Isabel: This is about how people will react to an algorithm making decisions about their future. “Transparency is critical. You need to know what the algorithm is doing! There are black boxes that are so complicated you can’t explain them to yourself or to candidates, so the process feels unfair. Get the providers of these tools to explain exactly what they do”.

4. What should boards do now?

Mike comments that boards are meritocracies, so directors are older and more experienced. Next to digital natives, older people need more education. The speed of technological change often takes them by surprise.

Algorithms must take account of gender bias skewed to female automation in retail, financial services, professional services, because there are more women there in jobs that are automatable. Just as mining, manufacturing and logistics are skewed to men. Gender is not distributed equally, so in talking about diversity, boards need to make sure what they say to investors is properly accounted for in the algorithm.

Lastly, boards have institutional investors from Sovereign Wealth Funds, pension funds, superannuation funds and so on, driven by one metric: total shareholder return. “That’s a disincentive to invest more than 12 months out. Fund growth is presented year-on-year, so they don’t want a down year due to L&D spend. Boards need to think over the horizon. Apple and Virgin have strong leaders who think in 24, 36, even 48-month periods. Boards with institutional investors can’t do this.”

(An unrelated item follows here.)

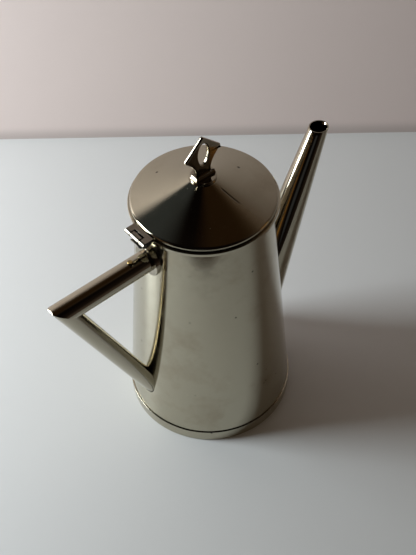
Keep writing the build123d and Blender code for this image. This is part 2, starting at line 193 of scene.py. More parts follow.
def mesh_object(name: str, points: np.ndarray, faces: np.ndarray) -> bpy.types.Object:
    """Makes an object of a closed surface, with its poles merged and its faces pointing outwards.

    Args:
        name: The piece's name.
        points: Points in millimetres, with a last dimension of 3.
        faces: Corner numbers, one row for each face.

    Returns:
        The object, at the origin, shaded smooth but for its sharp edges.
    """
    mesh = bpy.data.meshes.new(name)
    mesh.from_pydata(points.reshape(-1, 3) * MM, [], faces.tolist())
    work = bmesh.new()
    work.from_mesh(mesh)
    bmesh.ops.remove_doubles(work, verts=work.verts, dist=MERGE_WIDTH * MM)
    bmesh.ops.dissolve_degenerate(work, edges=work.edges, dist=MERGE_WIDTH * MM)
    bmesh.ops.recalc_face_normals(work, faces=work.faces)
    work.to_mesh(mesh)
    work.free()
    mesh.polygons.foreach_set("use_smooth", np.ones(len(mesh.polygons), dtype=bool))
    mesh.set_sharp_from_angle(angle=SHARP_ANGLE)
    mesh.update()
    piece = bpy.data.objects.new(name, mesh)
    bpy.context.scene.collection.objects.link(piece)
    return piece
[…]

5. How does AI change organisational shape and therefore decision-making?

Isabel explains that data needs to be properly used, analysed and managed and should help to flatten hierarchies. “If you integrate those data with the relationship aspect, educate senior leaders, then you have to measure performance with different metrics. It’s a system of relationships and data; neither of them work in isolation, you have to put them together.”